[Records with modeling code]
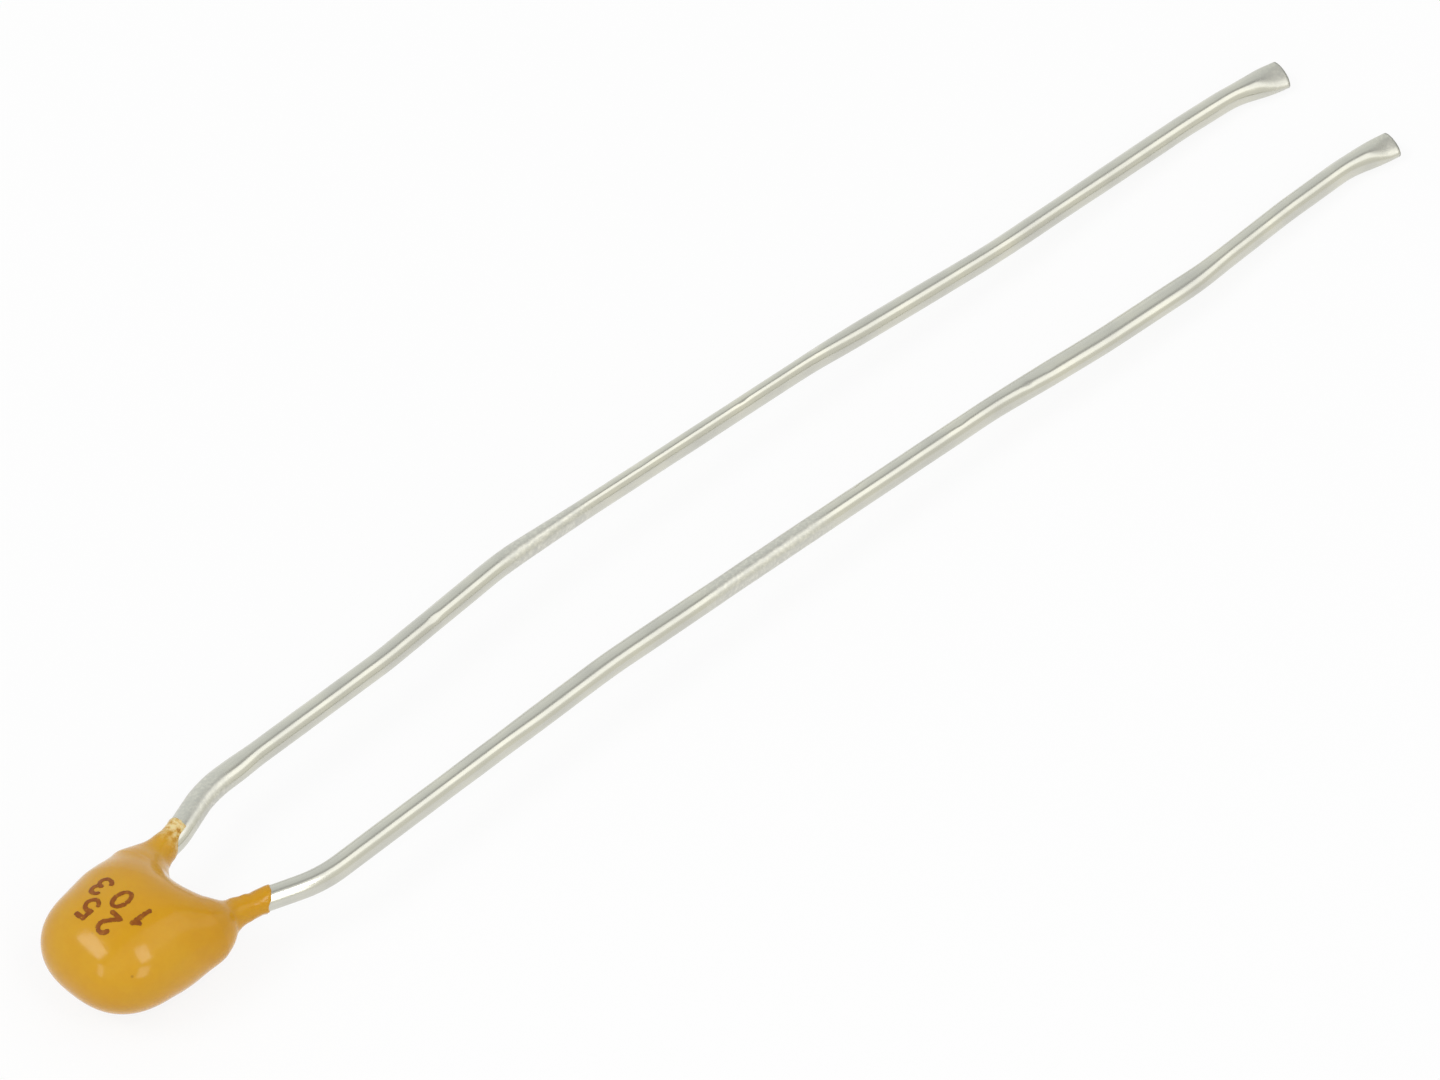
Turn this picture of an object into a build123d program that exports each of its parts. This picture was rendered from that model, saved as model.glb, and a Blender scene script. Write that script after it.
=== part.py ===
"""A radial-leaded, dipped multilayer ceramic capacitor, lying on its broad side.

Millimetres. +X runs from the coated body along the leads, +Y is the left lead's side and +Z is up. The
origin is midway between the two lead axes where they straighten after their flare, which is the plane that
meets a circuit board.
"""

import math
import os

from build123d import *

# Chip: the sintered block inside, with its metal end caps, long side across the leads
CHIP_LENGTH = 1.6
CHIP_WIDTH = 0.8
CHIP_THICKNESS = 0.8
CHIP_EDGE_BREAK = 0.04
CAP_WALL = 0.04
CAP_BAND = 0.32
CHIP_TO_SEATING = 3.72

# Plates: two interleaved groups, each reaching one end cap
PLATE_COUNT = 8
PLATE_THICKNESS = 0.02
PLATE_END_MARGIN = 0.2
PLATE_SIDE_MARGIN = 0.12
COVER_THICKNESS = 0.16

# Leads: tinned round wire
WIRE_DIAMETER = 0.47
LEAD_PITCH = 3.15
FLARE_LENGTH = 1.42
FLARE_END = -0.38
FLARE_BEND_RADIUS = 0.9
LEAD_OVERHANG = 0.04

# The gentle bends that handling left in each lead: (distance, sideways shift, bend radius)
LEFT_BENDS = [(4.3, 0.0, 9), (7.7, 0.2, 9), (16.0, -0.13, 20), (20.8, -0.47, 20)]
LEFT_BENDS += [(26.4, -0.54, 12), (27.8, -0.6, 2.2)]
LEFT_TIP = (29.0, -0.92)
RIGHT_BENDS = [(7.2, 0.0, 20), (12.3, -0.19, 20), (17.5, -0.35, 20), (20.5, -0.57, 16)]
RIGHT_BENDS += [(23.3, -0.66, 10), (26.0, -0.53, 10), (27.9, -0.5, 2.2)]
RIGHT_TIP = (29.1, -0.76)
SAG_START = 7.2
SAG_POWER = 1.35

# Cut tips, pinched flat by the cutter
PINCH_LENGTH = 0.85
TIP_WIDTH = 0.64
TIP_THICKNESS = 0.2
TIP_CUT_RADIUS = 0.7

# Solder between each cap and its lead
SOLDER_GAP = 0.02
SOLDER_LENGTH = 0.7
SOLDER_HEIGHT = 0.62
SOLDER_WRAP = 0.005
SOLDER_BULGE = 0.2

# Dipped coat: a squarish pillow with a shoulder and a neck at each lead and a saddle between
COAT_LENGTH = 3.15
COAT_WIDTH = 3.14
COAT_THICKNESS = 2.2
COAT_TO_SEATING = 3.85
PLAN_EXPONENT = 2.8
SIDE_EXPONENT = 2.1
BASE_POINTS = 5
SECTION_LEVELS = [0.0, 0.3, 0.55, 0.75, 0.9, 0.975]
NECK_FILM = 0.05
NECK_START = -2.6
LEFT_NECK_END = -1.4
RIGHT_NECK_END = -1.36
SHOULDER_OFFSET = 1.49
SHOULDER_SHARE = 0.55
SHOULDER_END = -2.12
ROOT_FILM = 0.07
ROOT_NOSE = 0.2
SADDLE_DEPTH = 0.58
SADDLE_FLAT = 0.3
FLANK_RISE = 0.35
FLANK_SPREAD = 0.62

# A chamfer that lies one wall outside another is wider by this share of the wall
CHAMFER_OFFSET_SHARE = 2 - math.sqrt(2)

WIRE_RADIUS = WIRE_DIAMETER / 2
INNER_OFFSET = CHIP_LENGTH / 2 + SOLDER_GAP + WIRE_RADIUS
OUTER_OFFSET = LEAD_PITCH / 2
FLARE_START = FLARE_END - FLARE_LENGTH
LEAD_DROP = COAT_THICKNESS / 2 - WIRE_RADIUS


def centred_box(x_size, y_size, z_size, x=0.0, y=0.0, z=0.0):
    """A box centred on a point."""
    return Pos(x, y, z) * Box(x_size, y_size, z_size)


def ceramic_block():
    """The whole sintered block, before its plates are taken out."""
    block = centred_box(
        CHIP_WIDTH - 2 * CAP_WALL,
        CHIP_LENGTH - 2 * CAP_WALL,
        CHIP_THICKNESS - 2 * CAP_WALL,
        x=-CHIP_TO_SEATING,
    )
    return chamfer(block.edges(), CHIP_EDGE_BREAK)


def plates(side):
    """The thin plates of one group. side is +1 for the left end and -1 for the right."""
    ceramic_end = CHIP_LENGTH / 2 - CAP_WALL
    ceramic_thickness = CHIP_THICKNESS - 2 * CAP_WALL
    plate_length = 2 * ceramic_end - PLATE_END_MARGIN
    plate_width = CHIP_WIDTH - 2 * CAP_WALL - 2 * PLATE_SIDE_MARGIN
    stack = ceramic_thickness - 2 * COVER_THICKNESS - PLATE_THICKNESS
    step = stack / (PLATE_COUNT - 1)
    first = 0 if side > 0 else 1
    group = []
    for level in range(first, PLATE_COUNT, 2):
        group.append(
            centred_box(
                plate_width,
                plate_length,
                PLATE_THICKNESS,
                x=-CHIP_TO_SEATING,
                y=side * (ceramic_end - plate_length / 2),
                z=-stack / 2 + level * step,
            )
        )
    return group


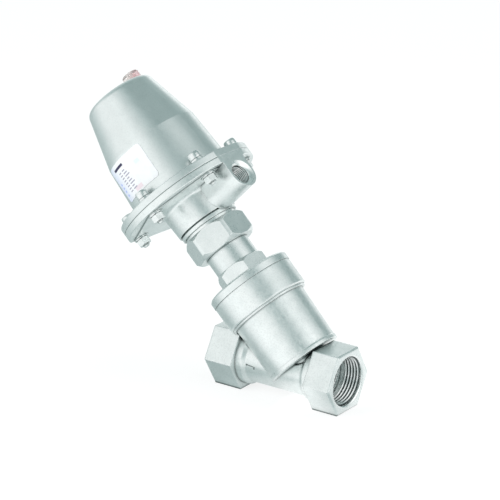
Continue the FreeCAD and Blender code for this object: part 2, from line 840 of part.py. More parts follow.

» What you need to do
Copy, please, every line from the start of the entries down to the line that holds "its broad side.", with both of those lines included and no others.

» Task response
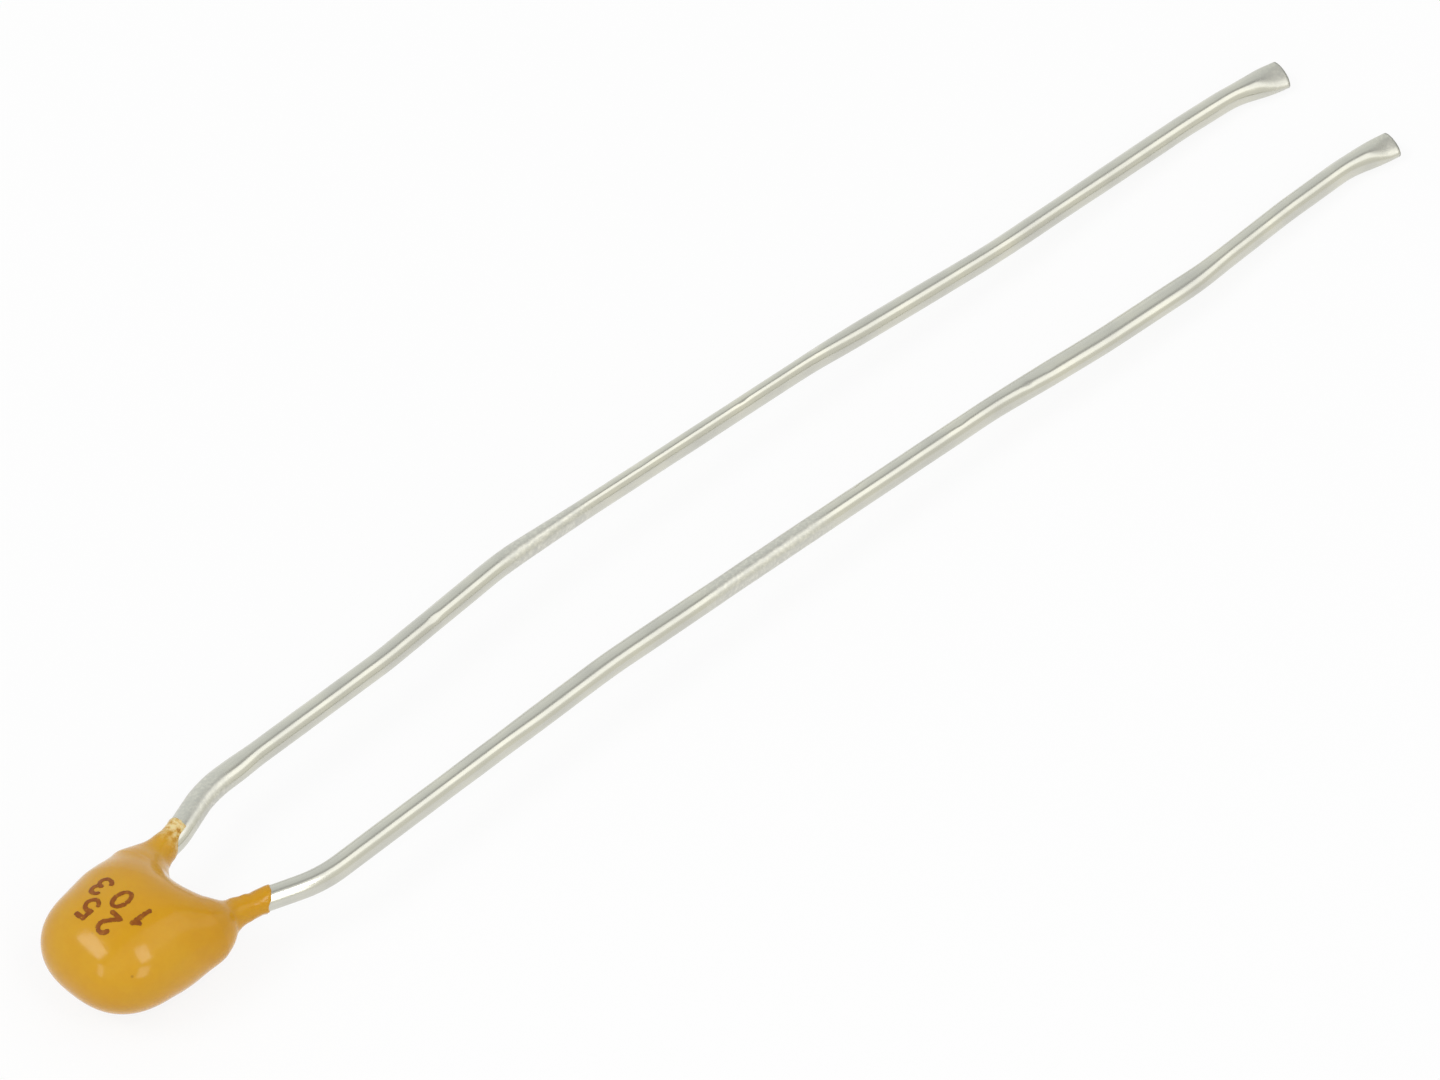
Turn this picture of an object into a build123d program that exports each of its parts. This picture was rendered from that model, saved as model.glb, and a Blender scene script. Write that script after it.
=== part.py ===
"""A radial-leaded, dipped multilayer ceramic capacitor, lying on its broad side.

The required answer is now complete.